Nous l’évoquions plus haut, les tensions sont nombreuses dans le monde au début des années 1970. Certains pays sont en guerre tandis que d’autres connaissent des coups d’État. Au même moment, des pays européens sont gouvernés par des régimes autoritaires et répressifs (l’Espagne de Franco, la Grèce des colonels et le Portugal salazariste), des violences récurrentes ont lieu en Irlande du Nord et des mouvements de lutte armée apparaissent en Allemagne fédérale et en Italie.

Toutefois, la France ne connaitra pas une intensité des conflits comparable à ses voisins.

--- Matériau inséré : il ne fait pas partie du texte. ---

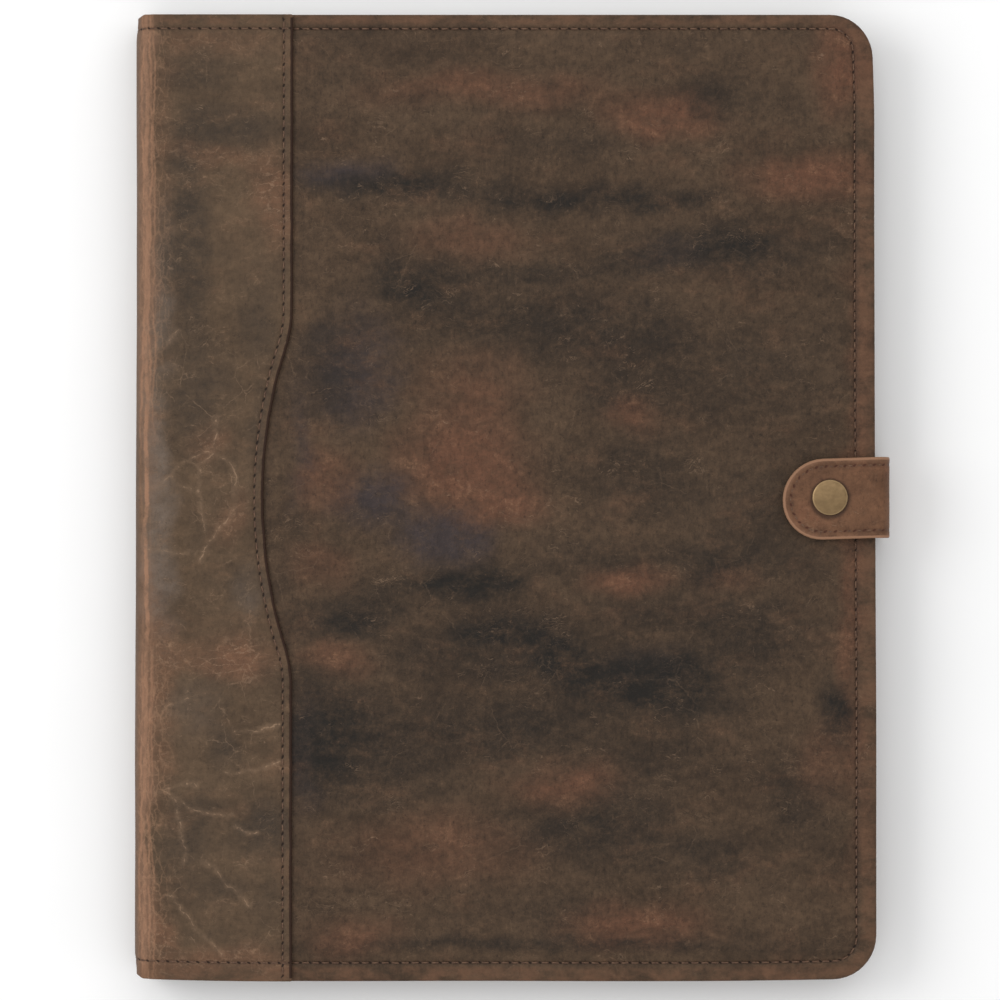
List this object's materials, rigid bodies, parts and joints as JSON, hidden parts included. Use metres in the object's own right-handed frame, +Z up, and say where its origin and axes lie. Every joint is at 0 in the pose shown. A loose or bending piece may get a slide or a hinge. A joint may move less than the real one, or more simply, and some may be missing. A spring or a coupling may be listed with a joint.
{
  "type": "portfolio case",
  "caption": "Book-style distressed leather portfolio case: soft spine, stitched edges, scooped front flap and a snap tab; pockets, pen loop and a writing pad inside.",
  "frame": {"origin": "centre of the back cover's outer face, which the closed case lies on", "axes": "+Z up through the closed case, from the back cover to the front cover; +X from the spine to the fore edge with the snap tab; +Y to the head of the case"},
  "size_m": [0.2652, 0.34, 0.0298],
  "materials": {
    "hide_leather": "waxed pull-up leather, distressed, satin",
    "panel_leather": "waxed pull-up leather, distressed, satin",
    "tab_leather": "waxed leather, lighter where it is bent and handled",
    "pocket_leather": "thin smooth leather, satin",
    "lining_cloth": "woven cloth, matt",
    "cover_board": "grey-brown bookbinding board",
    "thread": "waxed dark brown thread",
    "antique_brass": "antique brass, brushed and darkened",
    "spring_steel": "bright wire",
    "grey_board": "uncoated grey board",
    "writing_paper": "uncoated writing paper",
    "binding_tape": "dark cloth tape"
  },
  "bodies": {
    "back_cover": {"back_leather": "hide_leather", "back_board": "cover_board", "back_lining": "lining_cloth", "back_seam_thread": "thread", "tab_root_leather": "tab_leather", "tab_root_lining": "tab_leather", "pad_pocket": "pocket_leather", "pad_pocket_welts": "pocket_leather", "pad_pocket_thread": "thread", "pen_loop": "hide_leather", "spine_fold_back": "hide_leather", "lining_fold_back": "lining_cloth", "tab_bend_lower": "tab_leather"},
    "spine": {"spine_leather": "hide_leather", "spine_board": "cover_board", "spine_lining": "lining_cloth", "spine_seam_thread": "thread", "spine_fold_front": "hide_leather", "lining_fold_front": "lining_cloth"},
    "front_cover": {"front_leather": "panel_leather", "front_board": "cover_board", "front_lining": "lining_cloth", "front_flap": "hide_leather", "front_seam_thread": "thread", "flap_seam_thread": "thread", "document_pocket": "pocket_leather", "document_pocket_welts": "pocket_leather", "document_pocket_thread": "thread", "card_slot_upper": "pocket_leather", "card_slot_middle": "pocket_leather", "card_slot_lower": "pocket_leather", "card_slot_welts": "pocket_leather", "snap_post": "antique_brass", "snap_stud": "antique_brass"},
    "tab_riser": {"tab_riser_leather": "tab_leather", "tab_riser_lining": "tab_leather", "tab_riser_thread": "thread", "tab_bend_upper": "tab_leather"},
    "tab_tongue": {"tab_tongue_leather": "tab_leather", "tab_tongue_lining": "tab_leather", "tab_tongue_thread": "thread", "snap_socket": "antique_brass", "snap_spring": "spring_steel", "snap_cap": "antique_brass"},
    "writing_pad": {"pad_card": "grey_board", "pad_paper": "writing_paper", "pad_binding": "binding_tape"}
  },
  "joints": [
    {"name": "spine_fold", "type": "hinge", "parent": "back_cover", "child": "spine", "pos_m": [-0.1289, 0, 0.0011], "axis": [0, -1, 0], "range_deg": [0, 90], "deforming": ["spine_fold_back", "lining_fold_back"]},
    {"name": "cover_fold", "type": "hinge", "parent": "spine", "child": "front_cover", "pos_m": [-0.1289, 0, 0.0243], "axis": [0, -1, 0], "range_deg": [0, 90], "deforming": ["spine_fold_front", "lining_fold_front"]},
    {"name": "tab_root_bend", "type": "hinge", "parent": "back_cover", "child": "tab_riser", "pos_m": [0.1342, 0, 0.0024], "axis": [0, 1, 0], "range_deg": [0, 90], "deforming": ["tab_bend_lower"]},
    {"name": "tab_fold", "type": "hinge", "parent": "tab_riser", "child": "tab_tongue", "pos_m": [0.1342, 0, 0.0275], "axis": [0, 1, 0], "range_deg": [0, 90], "deforming": ["tab_bend_upper"]},
    {"name": "pad_slide", "type": "slide", "parent": "back_cover", "child": "writing_pad", "axis": [0, 1, 0], "range_m": [0, 0.22]}
  ]
}
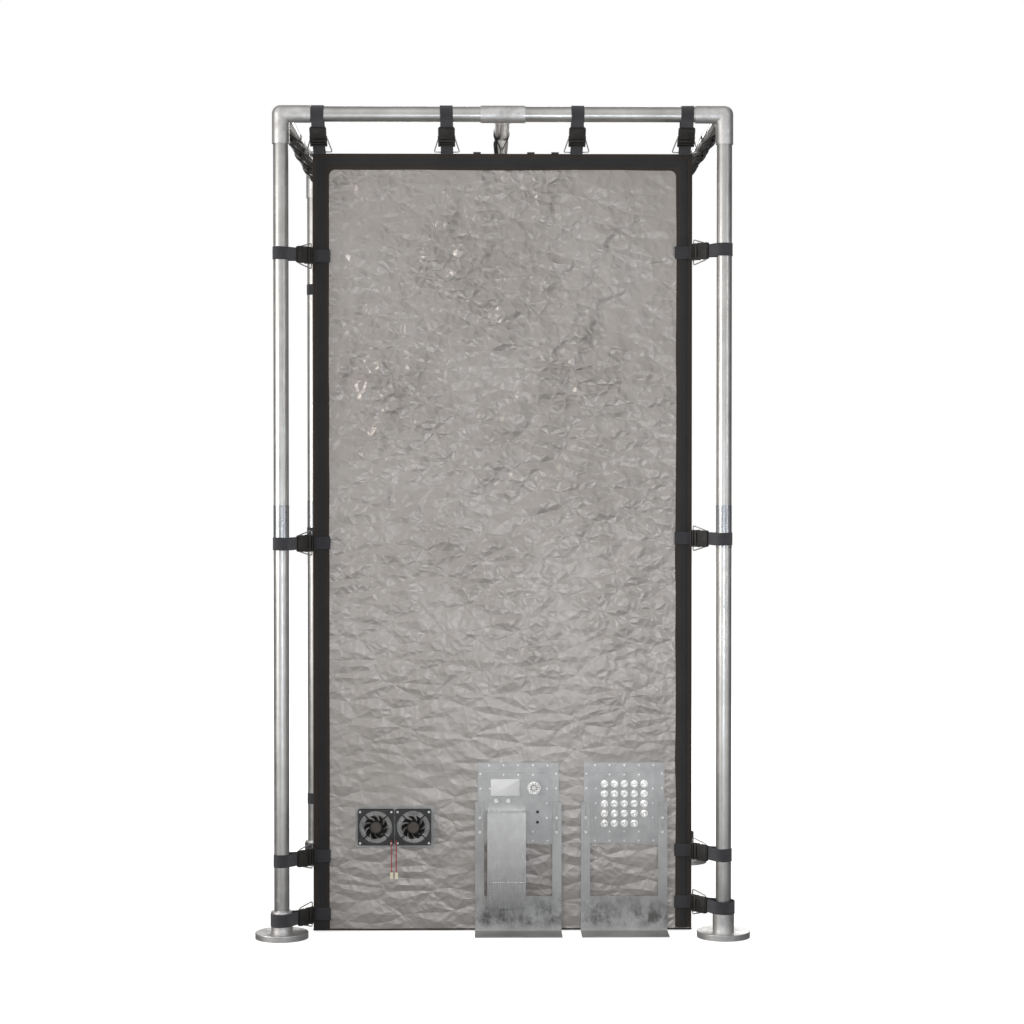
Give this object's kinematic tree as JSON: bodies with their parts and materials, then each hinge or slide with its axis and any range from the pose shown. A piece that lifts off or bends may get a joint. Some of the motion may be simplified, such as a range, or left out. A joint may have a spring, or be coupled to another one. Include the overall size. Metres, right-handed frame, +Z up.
{
  "type": "shielded test tent",
  "caption": "Walk-in shielded tent of crinkled silver cloth, hung by webbing straps in a free-standing pipe frame, with fans, a filter panel and a coaxial feed-through panel.",
  "frame": {"origin": "centre of the footprint, on the floor", "axes": "+Z up, -Y towards the front with the panels and fans, +X to the right seen from the front"},
  "size_m": [1.568, 1.568, 2.63],
  "materials": {
    "cast_fitting": "sand-cast, tumbled",
    "pipe": "mill finish",
    "coupling": "turned",
    "dark_steel": "blackened",
    "groundsheet": "coated cloth",
    "silver_cloth": "crinkled metallised cloth",
    "binding": "woven tape",
    "galvanised_wire": "galvanised",
    "webbing": "ribbed webbing",
    "buckle_plastic": "moulded",
    "vent_metal": "satin",
    "fan_plastic": "moulded",
    "screw_steel": "zinc plated",
    "red_insulation": "extruded",
    "plug_plastic": "moulded",
    "stand_sheet": "galvanised sheet with stains",
    "panel_metal": "satin",
    "nickel": "nickel plated",
    "box_steel": "brushed"
  },
  "bodies": {
    "frame_and_tent": {"base_flanges": "cast_fitting", "corner_elbow_front_left": "cast_fitting", "corner_elbow_front_right": "cast_fitting", "corner_elbow_rear_left": "cast_fitting", "corner_elbow_rear_right": "cast_fitting", "rail_tees": "cast_fitting", "lower_pole_front_left": "pipe", "lower_pole_front_right": "pipe", "lower_pole_rear_left": "pipe", "lower_pole_rear_right": "pipe", "upper_pole_front_left": "pipe", "upper_pole_front_right": "pipe", "upper_pole_rear_left": "pipe", "upper_pole_rear_right": "pipe", "front_rail_left": "pipe", "front_rail_right": "pipe", "rear_rail_left": "pipe", "rear_rail_right": "pipe", "side_rail_left": "pipe", "side_rail_right": "pipe", "centre_rail": "pipe", "pole_couplings": "coupling", "grub_screws": "dark_steel", "tent_floor": "groundsheet", "tent_front_wall": "silver_cloth", "tent_left_wall": "silver_cloth", "tent_right_wall": "silver_cloth", "tent_roof": "silver_cloth", "tent_rear_wall": "silver_cloth", "edge_bindings": "binding", "ring_tabs": "binding", "roof_tabs": "binding", "strap_rings": "galvanised_wire", "pole_straps": "webbing", "rail_straps": "webbing", "strap_buckles": "buckle_plastic", "fan_vent_plate": "vent_metal", "fan_housing_left": "fan_plastic", "fan_housing_right": "fan_plastic", "fan_screws": "screw_steel", "fan_lead_left": "red_insulation", "fan_lead_right": "red_insulation", "fan_plug_left": "plug_plastic", "fan_plug_right": "plug_plastic", "filter_stand": "stand_sheet", "feedthrough_stand": "stand_sheet"},
    "door": {"tent_door": "silver_cloth", "door_zip_tape": "binding"},
    "zip_slider": {"zip_slider": "galvanised_wire"},
    "fan_rotor_left": {"fan_rotor_left": "fan_plastic"},
    "fan_rotor_right": {"fan_rotor_right": "fan_plastic"},
    "filter_panel": {"filter_clamp_frames": "panel_metal", "filter_plate": "panel_metal", "filter_plate_ports": "nickel", "filter_box": "box_steel", "filter_panel_screws": "screw_steel"},
    "feedthrough_panel": {"feedthrough_clamp_frames": "panel_metal", "feedthrough_plate": "panel_metal", "coax_connectors": "nickel", "feedthrough_panel_screws": "screw_steel"}
  },
  "joints": [
    {"name": "door_swing", "type": "hinge", "parent": "frame_and_tent", "child": "door", "pos_m": [-0.392, 0.606, 1.055], "axis": [0, 0, 1], "range_deg": [0, 100]},
    {"name": "zip_travel", "type": "slide", "parent": "door", "child": "zip_slider", "axis": [0, 0, 1], "range_m": [0, 1.93]},
    {"name": "fan_spin_left", "type": "hinge", "parent": "frame_and_tent", "child": "fan_rotor_left", "pos_m": [-0.406, -0.621, 0.338], "axis": [0, -1, 0], "continuous": true},
    {"name": "fan_spin_right", "type": "hinge", "parent": "frame_and_tent", "child": "fan_rotor_right", "pos_m": [-0.286, -0.621, 0.338], "axis": [0, -1, 0], "continuous": true},
    {"name": "filter_panel_height", "type": "slide", "parent": "frame_and_tent", "child": "filter_panel", "axis": [0, 0, 1], "range_m": [0, 0.03]},
    {"name": "feedthrough_panel_height", "type": "slide", "parent": "frame_and_tent", "child": "feedthrough_panel", "axis": [0, 0, 1], "range_m": [0, 0.03]}
  ]
}
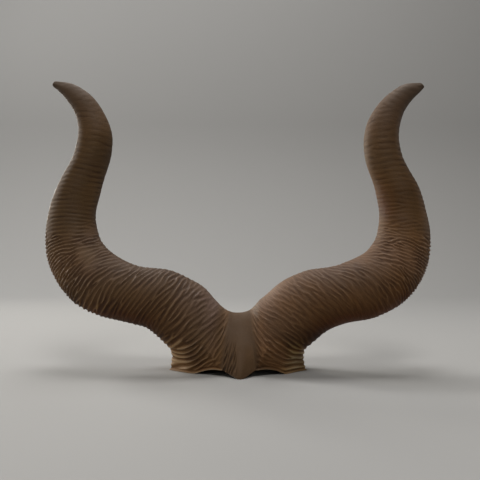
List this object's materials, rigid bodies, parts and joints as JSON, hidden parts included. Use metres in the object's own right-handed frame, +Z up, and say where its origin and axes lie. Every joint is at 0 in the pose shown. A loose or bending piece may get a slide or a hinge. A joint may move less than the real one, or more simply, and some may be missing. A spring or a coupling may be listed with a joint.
{
  "type": "pair of ox horns",
  "caption": "Pair of ridged, dark brown ox horns that sweep out and up to outward tips, joined by a strip of skull with a hollow base that stands on its flat cut.",
  "frame": {"origin": "middle of the base, on the surface that the object stands on", "axes": "+X to the right horn's side as seen from in front, +Y to the back, +Z up; the front faces -Y"},
  "size_m": [0.6703, 0.1478, 0.499],
  "materials": {
    "horn_left": "satin, ridged dark brown horn",
    "horn_right": "satin, ridged dark brown horn",
    "skull": "dull, smooth brown bone with fine wrinkles"
  },
  "bodies": {
    "root": {"left_horn": "horn_left", "right_horn": "horn_right", "skull_strip": "skull"}
  },
  "joints": []
}
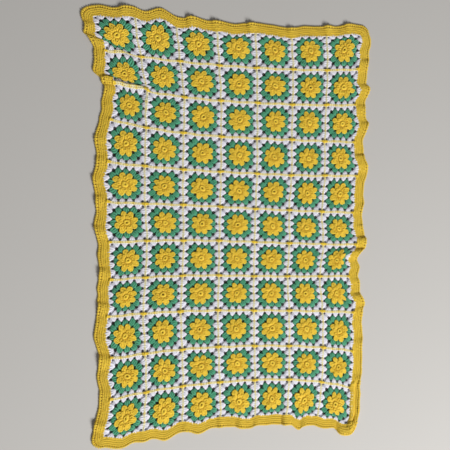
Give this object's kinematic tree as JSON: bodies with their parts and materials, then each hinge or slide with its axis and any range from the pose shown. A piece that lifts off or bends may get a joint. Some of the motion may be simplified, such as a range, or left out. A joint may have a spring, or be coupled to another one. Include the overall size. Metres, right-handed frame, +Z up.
{
  "type": "granny square blanket",
  "caption": "Rectangular crocheted blanket of joined flower squares in a wide yarn border, lying flat with a rippled edge and a creased corner.",
  "frame": {"origin": "on the flat underside, under the middle of the blanket's middle square, at the level of the floor it lies on", "axes": "+X across the blanket to the right as seen from above, +Y along its length to the top edge of the picture, +Z up, out of the flowered face"},
  "size_m": [0.8891, 1.2919, 0.0169],
  "materials": {
    "white_yarn": "matte",
    "yellow_yarn": "matte",
    "green_yarn": "matte"
  },
  "bodies": {
    "root": {"squares_panel": "white_yarn", "border": "yellow_yarn"}
  },
  "joints": []
}
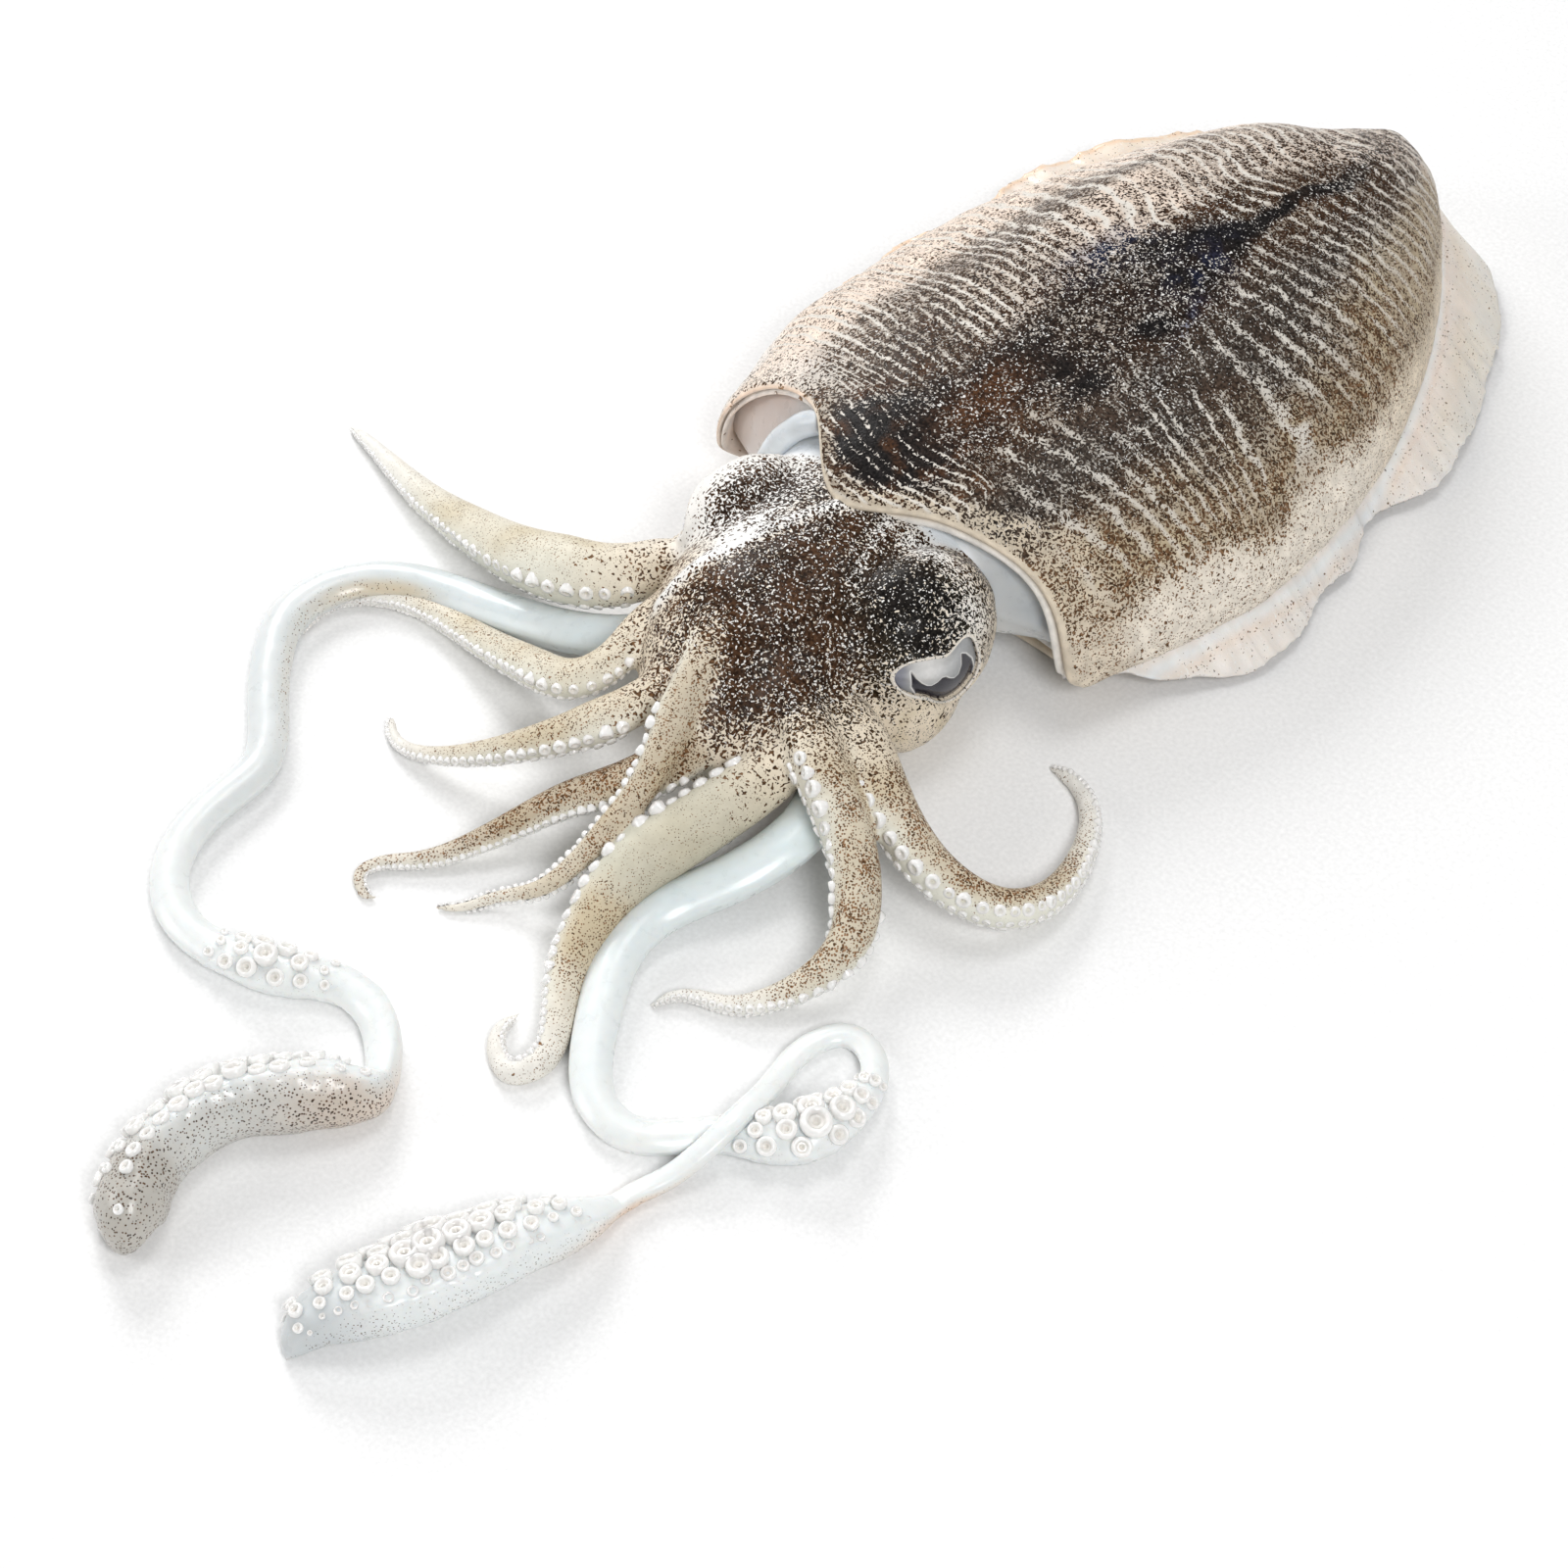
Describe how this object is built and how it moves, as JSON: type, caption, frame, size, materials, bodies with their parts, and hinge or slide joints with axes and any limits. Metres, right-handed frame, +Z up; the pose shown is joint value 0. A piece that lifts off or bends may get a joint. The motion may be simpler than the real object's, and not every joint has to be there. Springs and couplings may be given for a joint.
{
  "type": "whole raw cuttlefish",
  "caption": "Whole raw cuttlefish lying back up: broad finned mantle, head with large eyes, short suckered arms and long club-ended tentacles spread out in front.",
  "frame": {"origin": "centre of the footprint, on the surface that the animal lies on", "axes": "+Z up, out of the back; +Y along the mantle towards the tail, so the head and arms point to -Y; +X towards the animal's left side, the near side in the picture"},
  "size_m": [0.2151, 0.3931, 0.0492],
  "materials": {
    "skin": "moist mottled brown skin"
  },
  "bodies": {
    "root": {"cuttlefish": "skin"}
  },
  "joints": []
}
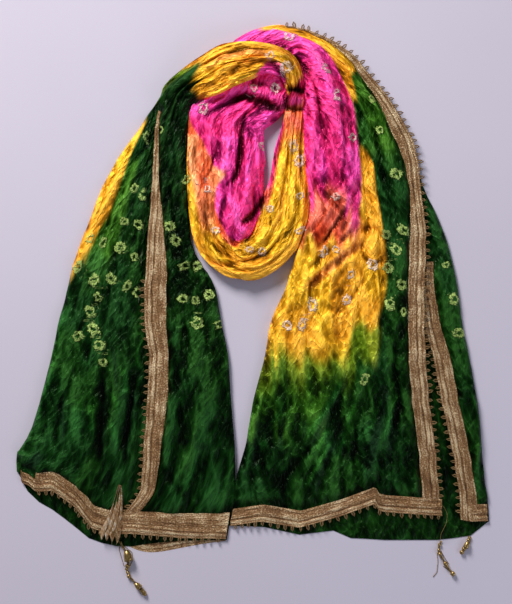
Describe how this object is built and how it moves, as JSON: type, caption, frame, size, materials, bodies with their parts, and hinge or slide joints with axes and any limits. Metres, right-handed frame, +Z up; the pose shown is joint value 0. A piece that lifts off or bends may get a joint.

La riposte « gauchiste » se déploie en multiples « batailles », et simultanément sur plusieurs fronts :

 

- On se bat alors pour une information libre, au travers de mobilisations de solidarité et de soutien.

 

- Les actions visant à dénoncer des inégalités, des injustices, des abus de pouvoir ou des violences impose la question de la différence entre légalité et légitimité.

 

Il reste que toutes les mobilisations ne sont pas spectaculaires et ne connaissent même pas un écho national.Les lieux de la contestation redessinent aussi une géographie parfois oubliée, à l’exemple des usines automobiles de Boulogne-Billancourt et de Flins, de l’usine du Joint français à Saint-Brieuc, de la fronde des citoyens contre le paiement de l’impôt à Montargis et de la bergerie illégale de la Blaquière sur le plateau du Larzac, qui fait office de « cathédrale de la désobéissance.

 

Les réminiscences de mai 68 se font bel et bien sentir en janvier 1970, lorsque persiste l’agitation étudiante, notamment à Nanterre. Le 9 mars, Gérard Nicoud entre dans la danse en appelant les petits commerçants à la grève de l’impôt tandis que la France subit une grève générale des commerçants et des camionneurs entre les 19 et 24 mars , bientôt suivie par une autre grève des commerçants le 8 avril.

 

Notre pays connaît bientôt une levée de bouclier contre le projet de la loi anti-casseurs, votée le 30 avril 1970 : cette loi destinée « à réprimer certaines formes nouvelles de délinquance » est alors portée par René Pléven et Raymond Marcellin, respectivement ministres de la Justice et de l’intérieur du gouvernement Chaban-Delmas. Les syndicats ainsi que tous les partis et organisations de gauche lancent une mobilisation générale contre ce texte fin avril. D’abord surnommée « Loi Marcellin », le texte deviendra bientôt « loi anticasseurs ».

 

C’est qu’après 68, la contestation ne s’est jamais tue. L’espace de la contestation s’est simplement diversifié, et les « gauchistes » ouvrent de nouveaux fronts de contestation. Les Maoïstes, eux, ne tardent pas à empiéter sur les terres du parti communiste puis contestent l’hégémonie de la CGT dans les forteresses ouvrières des usines comme Renault par exemple.

A l’annonce par Michel Debré, alors ministre de la Défense, le 28 octobre 1971, de l’extension du camp militaire du Larzac,6000 manifestants défilent à Millau (12) contre ce projet.Un an plus tard, le 14 juillet, ils seront 20000 à défiler à Rodez (12), puis 80000, le 25 août 1973. Il s’agit cette fois d’un rassemblement organisé par les Paysans-travailleurs à la Cavalerie (12). Décidément, l’armée fait l’unanimité contre elle à tel point qu’en 1973, des manifestations lycéennes auront lieu en avril contre la loi Debré qui supprime les sursis longs au service militaire.

 

Un autre dossier inquiète la gauche française, celui de la création, en 1969, de l’ Ordre nouveau, un mouvement politique alors décrit par ses détracteurs comme nationaliste et d’extrême droite, et dont le crédo est pourtant la renaissance du patriotisme, la promotion d’une hiérarchie des valeurs et la restauration familiale et éducative. Un projet impensable pour l’extrême gauche qui multipliera les attaques, avec, entre autres, les émeutes du 21 juin 1973 à Paris qui donneront lieu à de violents affrontements opposant des contre-manifestants d’extrême gauche aux forces de l’ordre. Ce jour-là, on dénombrera d’ailleurs un nombre important de policiers blessés. Devant une telle levée de bouclier, l’Ordre nouveau et la Ligue communiste d’Alain Krivine seront purement et simplement dissous par décret du Conseil des ministre du 28 juin de la même année.

Comme nous l’explique l’exposition présentée, la vie politique dans notre pays n’est pas un long fleuve tranquille.

 

INFOS PRATIQUES :

  • Exposition «  Ripostes ! Archives de luttes et d’actions 1970-1974 » jusqu’au 16 mars 2024, à La Contemporaine, Université Paris Nanterre, 184 cours Nicole Dreyfus, à Nanterre (92)
  • Catalogue de l’exposition disponible au prix de 29€ (271 pages) aux CNRS Editions/La Contemporaine.